Archive, Portfolio, Dumping Ground

I’ve been thinking about snails.

The live snail that I had accidentally transplanted into my terrarium.

Snails are somewhat hard to find where I used to live in Ouray, Colorado. There are a roughly forty species of snail native to Colorado. I would hike the Perimeter Trail surrounding Ouray and find stark white shells of snails long-since dead among the leaf litter beside the trail. Once when collecting material from the forest floor for a terrarium made out of a 1 gallon tank once used for a failed aquarium, I had not realized that what I assumed to be an abandoned snail shell that I picked up off the ground was in fact a live snail. After roughly four hours I found upon peering back into the terrarium a live snail had awoken and was beginning to take in its new surroundings in the terrarium. I felt a little bad about essentially stealing this snail and removing it from its home. This was four years ago so I cannot entirely remember what became of this snail. I want to say that I removed it and placed it outside but I cannot be entirely sure. I think I let it live in my terrarium for at least a couple days.

The terrarium I had assembled.

Now I live in Eugene, Oregon where all the more moist creatures I was never familiar with when growing up in drought stricken western Colorado and in the Mojave Desert of Las Vegas are plentiful. During certain times of the year I hear frogs raising a cacophony of ribbits and croaks into the night from locales unknown to me. I have found several large slugs lumbering about the forest floor on hikes with my father. This is to say that the creatures that seemingly require a significant amount of water present in the environment are quite easy to come across here in Oregon.

I live in a brand new apartment complex on the edge of the city, so the forces of nature are still foreign and hard to find on the nearly pristine concrete pathways and young trees yet to grow into hulking towering beasts. This is the first spring/summer living at this apartment complex that I have noticed snails out and about. One morning while taking my dog out for a morning walk I noticed 3 snails suctioned in place to the sidewalk, so I removed them and placed them in a system of reeds and used as places for rainwater to collect in. Now every day when I take my dog out I am surveying the sidewalk and ground for snails, not just out of curiosity but out of concern for their safety. I have found a handful of dead snails that have been clearly stepped on and squished, either out of malice or on accident. I love snails, and I hate seeing dead ones, so whenever I find a snail that is on the sidewalk, on the edge of the sidewalk or in a place I can tell it may find its way onto the sidewalk I try to gently remove them and place them in the numerous ditches of reeds I think they would be safer in.

One of the snails I saved from being stepped on and placed next to the reeds.

They seem to be attracted to places of consistent moisture, such as areas where sprinklers pop out of and little ditches and divots in the ground where water collects. A lot of these places are directly next to the sidewalk.

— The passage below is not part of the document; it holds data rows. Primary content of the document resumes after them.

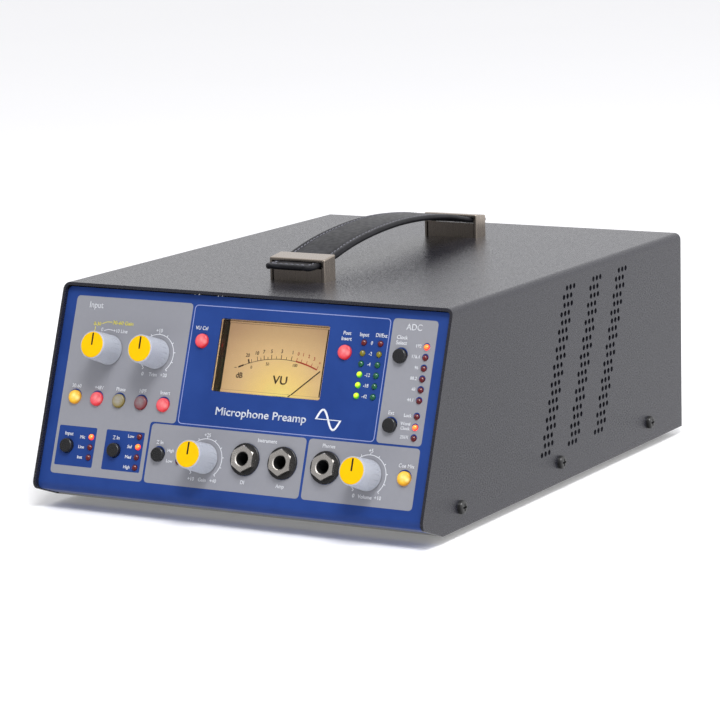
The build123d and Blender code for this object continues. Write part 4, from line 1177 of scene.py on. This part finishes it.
def set_world():
    """A white room, dimmer behind the camera, with a plain white backdrop."""
    world = bpy.data.worlds.new("studio")
    world.use_nodes = True
    nodes, links = world.node_tree.nodes, world.node_tree.links
    sky = nodes["Background"]
    direction = nodes.new("ShaderNodeTexCoord")
    toward = nodes.new("ShaderNodeVectorMath")
    toward.operation = "DOT_PRODUCT"
    toward.inputs[1].default_value = BRIGHT_SIDE.normalized()
    links.new(direction.outputs["Generated"], toward.inputs[0])
    height = nodes.new("ShaderNodeMapRange")
    height.inputs["From Min"].default_value = -1.0
    links.new(toward.outputs["Value"], height.inputs["Value"])
    ramp = nodes.new("ShaderNodeValToRGB")
    stops = ((0.0, ROOM_DIM), (0.30, ROOM_DUSK), (0.62, ROOM_PALE), (1.0, ROOM_PALE))
    Paint.set_stops(ramp.color_ramp, stops)
    links.new(height.outputs[0], ramp.inputs[0])
    links.new(ramp.outputs[0], sky.inputs["Color"])
    sky.inputs["Strength"].default_value = 1.0
    backdrop = nodes.new("ShaderNodeBackground")
    backdrop.inputs["Color"].default_value = (1, 1, 1, 1)
    seen = nodes.new("ShaderNodeLightPath")
    choice = nodes.new("ShaderNodeMixShader")
    links.new(seen.outputs["Is Camera Ray"], choice.inputs[0])
    links.new(sky.outputs[0], choice.inputs[1])
    links.new(backdrop.outputs[0], choice.inputs[2])
    links.new(choice.outputs[0], nodes["World Output"].inputs["Surface"])
    bpy.context.scene.world = world
    bpy.context.scene.view_settings.view_transform = "Standard"


def set_lamps():
    """Two soft lamps, above the front and to the right."""
    area_light("key", (0.55, -0.75, 1.6), (0, 0, 0.03), 0.7, 21)
    area_light("side", (1.7, 0.3, 0.9), (0, 0, 0.05), 1.0, 8)


def set_floor():
    """A wide white floor that shiny pieces don't mirror."""
    corners = [(x, y, 0) for x, y in box_corners(-6, 6, -6, 6)]
    floor = mesh_piece("floor", corners, [(0, 1, 2, 3)])
    floor.visible_glossy = False
    paint = Paint("floor_paper", roughness=0.8, specular=0.2)
    paint.set(base_color=paint.blend(paint.noise(3, 2), (0.95, 0.95, 0.955), (0.97, 0.97, 0.975)))
    paint.set(emission=(1, 1, 1), glow=0.06)
    floor.data.materials.append(paint.material)


set_camera()
set_world()
set_lamps()
set_floor()
dress_case()
dress_controls()
dress_sockets()
dress_inside()
dress_leds()
grey_fields()
meter_outline()
legends()
title()
gain_legends()
rear_legends()
pointers()
dial_print()
build_strap()
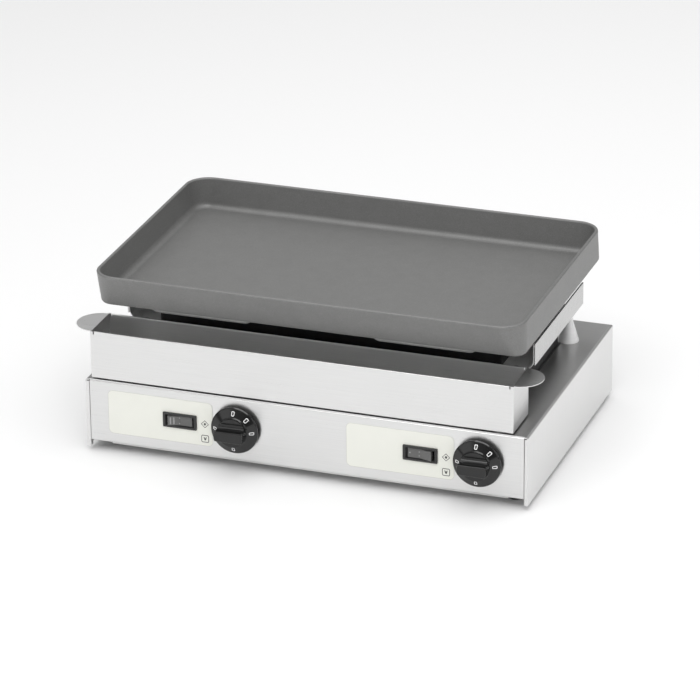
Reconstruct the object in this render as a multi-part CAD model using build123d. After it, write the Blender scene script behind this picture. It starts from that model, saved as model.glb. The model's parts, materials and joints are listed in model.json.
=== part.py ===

It annoys me to see these squished snails because it means that not many people are paying attention to the ground beneath them. It is the pure ignorance that is what pains me. I don’t think this is that huge of a deal, its just the fact that all it would take is to see the snail is on the ground and then walk around it is not that difficult of a task to accomplish. I know that there are many more snails in the forest, but it is cool to come across a little piece of nature in your day to day life.